A run of records
-- START --
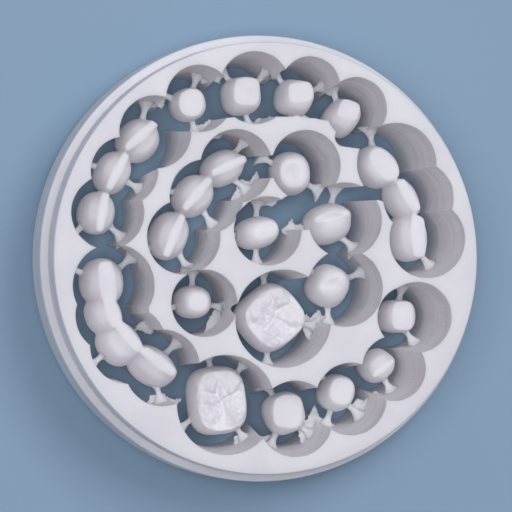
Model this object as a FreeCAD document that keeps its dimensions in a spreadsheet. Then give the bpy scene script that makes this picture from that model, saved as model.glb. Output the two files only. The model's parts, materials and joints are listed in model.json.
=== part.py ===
"""Milled dental disc: a stepped ceramic blank with crowns and bridges still held in it by their sprues.

The frame has +Z up along the disc's axis, on the side that the biting faces look to, and its
origin at the centre of the back face. Lengths are in millimetres. Everything was cut from one
blank, so it is one solid.
"""
import FreeCAD, Part
import math
import os
import Sketcher

NODE = "milled_disc"

# The blank and the cuts that are the same for every unit.
BLANK_SIZES = {
    "body_radius": 47.5,
    "flange_radius": 49.25,
    "thickness": 25.0,
    "flange_thickness": 10.0,
    "back_step": 7.5,
    "cutter_overrun": 2.0,
}

# The levels of a crown above the back face, and the wall left round its hollow.
CROWN_SIZES = {
    "margin_level": 5.5,
    "equator_level": 10.5,
    "shoulder_level": 14.8,
    "crest_level": 18.2,
    "cusp_rise": 0.8,
    "fossa_drop": 1.3,
    "hollow_top_level": 13.0,
    "margin_scale": 0.86,
    "shoulder_scale": 0.88,
    "shoulder_shift": 0.5,
    "hollow_rim_scale": 0.66,
    "hollow_top_scale": 0.42,
    "pontic_foot_scale": 0.5,
}

SPRUE_SIZES = {
    "sprue_level": 11.2,
    "sprue_tip_radius": 0.7,
    "sprue_root_radius": 1.8,
    "sprue_bite": 1.0,
    "web_thickness": 0.7,
    "web_level": 8.6,
}

# What the three groups of numbers of a unit are: its outline, its pocket and its biting end.
FIELDS = (
    ("x", "y", "half_length", "half_width", "turn"),
    ("pocket_x", "pocket_y", "pocket_radius"),
    ("crest_x", "crest_y", "crest_half_length", "crest_half_width", "crest_turn"),
)

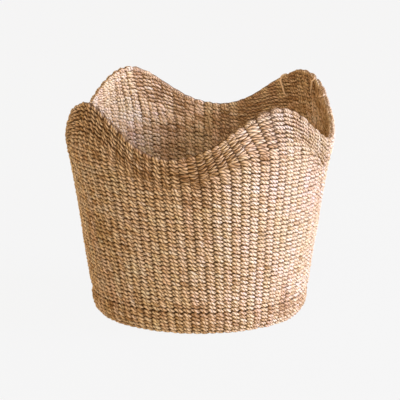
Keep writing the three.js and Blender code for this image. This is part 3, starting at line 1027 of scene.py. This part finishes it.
def lay_floor():
    """A plain pale floor, which isn't part of the object."""
    mesh = bpy.data.meshes.new("floor")
    corners = [(x * FLOOR_SIZE, y * FLOOR_SIZE, 0) for x, y in ((-1, -1), (1, -1), (1, 1), (-1, 1))]
    mesh.from_pydata(corners, [], [(0, 1, 2, 3)])
    mesh.materials.append(pale_material())
    floor = bpy.data.objects.new("floor", mesh)
    bpy.context.scene.collection.objects.link(floor)


def light_room():
    """Soft light from all round, with a plain pale background."""
    world = bpy.data.worlds.new("studio")
    bpy.context.scene.world = world
    world.use_nodes = True
    make = NodeMaker(world.node_tree)
    background = world.node_tree.nodes["Background"].inputs
    seen = make.add("LightPath", output="Is Camera Ray")
    height = make.add("SeparateXYZ", {0: make.add("TexCoord", output="Generated")}, 2)
    room = make.ranged(height, OVERHEAD_START, OVERHEAD_END, ROOM_LEVEL, OVERHEAD_LEVEL)
    make.put(background["Strength"], make.ranged(seen, 0.0, 1.0, room, SEEN_LEVEL))
    make.put(background["Color"], make.mix(seen, ROOM_TINT, SEEN_TINT))


def area_light(name, place, size, power, colour):
    """A square light that looks at the basket."""
    light = bpy.data.lights.new(name, "AREA")
    light.energy = power
    light.size = size
    light.color = colour
    lamp = bpy.data.objects.new(name, light)
    bpy.context.scene.collection.objects.link(lamp)
    lamp.location = place
    lamp.rotation_mode = "QUATERNION"
    lamp.rotation_quaternion = (Vector(place) - Vector(LIGHT_TARGET)).to_track_quat("Z", "Y")


def set_camera():
    """The photograph's view."""
    data = bpy.data.cameras.new("camera")
    data.sensor_width = CAMERA_SENSOR
    data.lens = CAMERA_LENS
    data.shift_x = CAMERA_SHIFT_X
    data.shift_y = CAMERA_SHIFT_Y
    camera = bpy.data.objects.new("camera", data)
    camera.location = CAMERA_PLACE
    camera.rotation_euler = (CAMERA_TILT, 0, 0)
    bpy.context.scene.collection.objects.link(camera)
    bpy.context.scene.camera = camera


lay_floor()
light_room()
for name, light in LIGHTS.items():
    area_light(name, *light)
set_camera()
bpy.context.scene.view_settings.view_transform = "Standard"
bpy.context.scene.view_settings.look = "None"
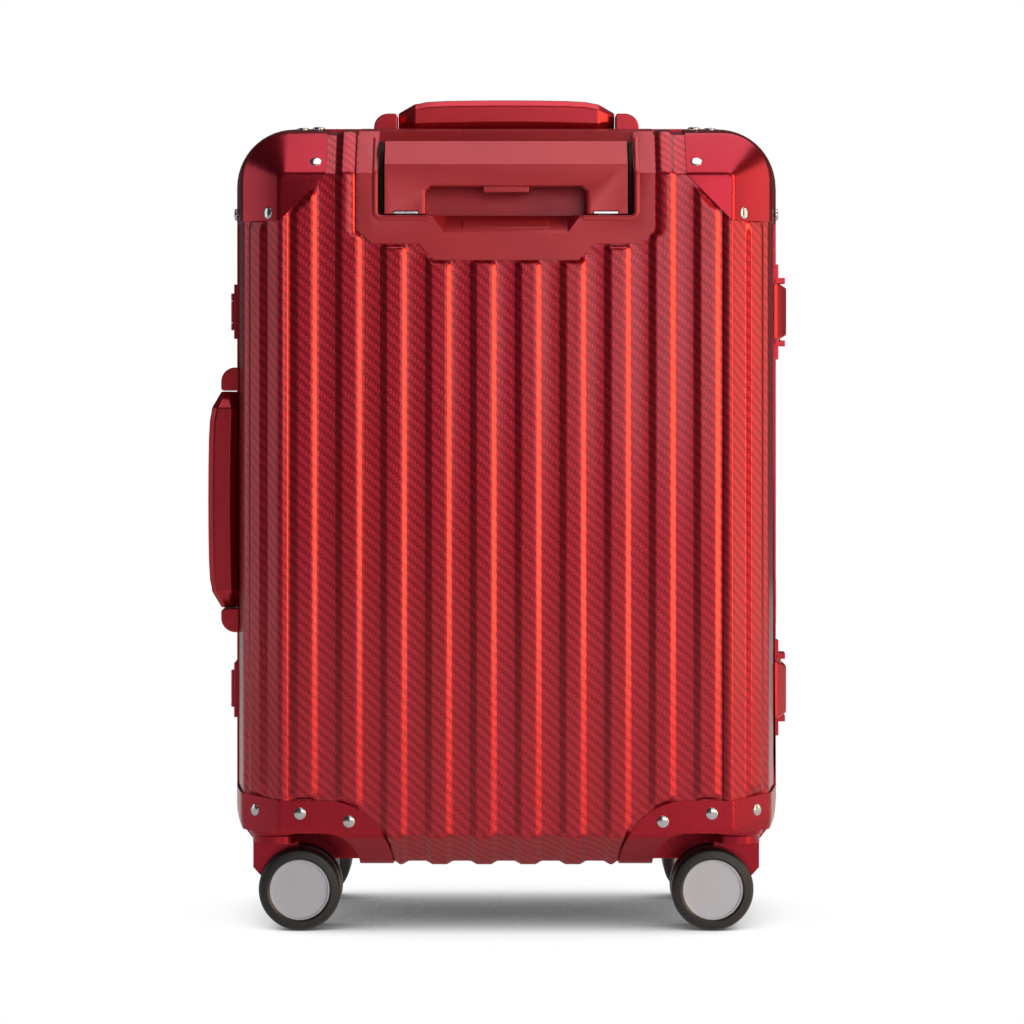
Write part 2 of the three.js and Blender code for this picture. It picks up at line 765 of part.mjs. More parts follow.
-- END --
- GIVEN PROBLEM -
Return, from the data, each line that has the word "Blender" in it.

- OUTPUT -
Keep writing the three.js and Blender code for this image. This is part 3, starting at line 1027 of scene.py. This part finishes it.
Write part 2 of the three.js and Blender code for this picture. It picks up at line 765 of part.mjs. More parts follow.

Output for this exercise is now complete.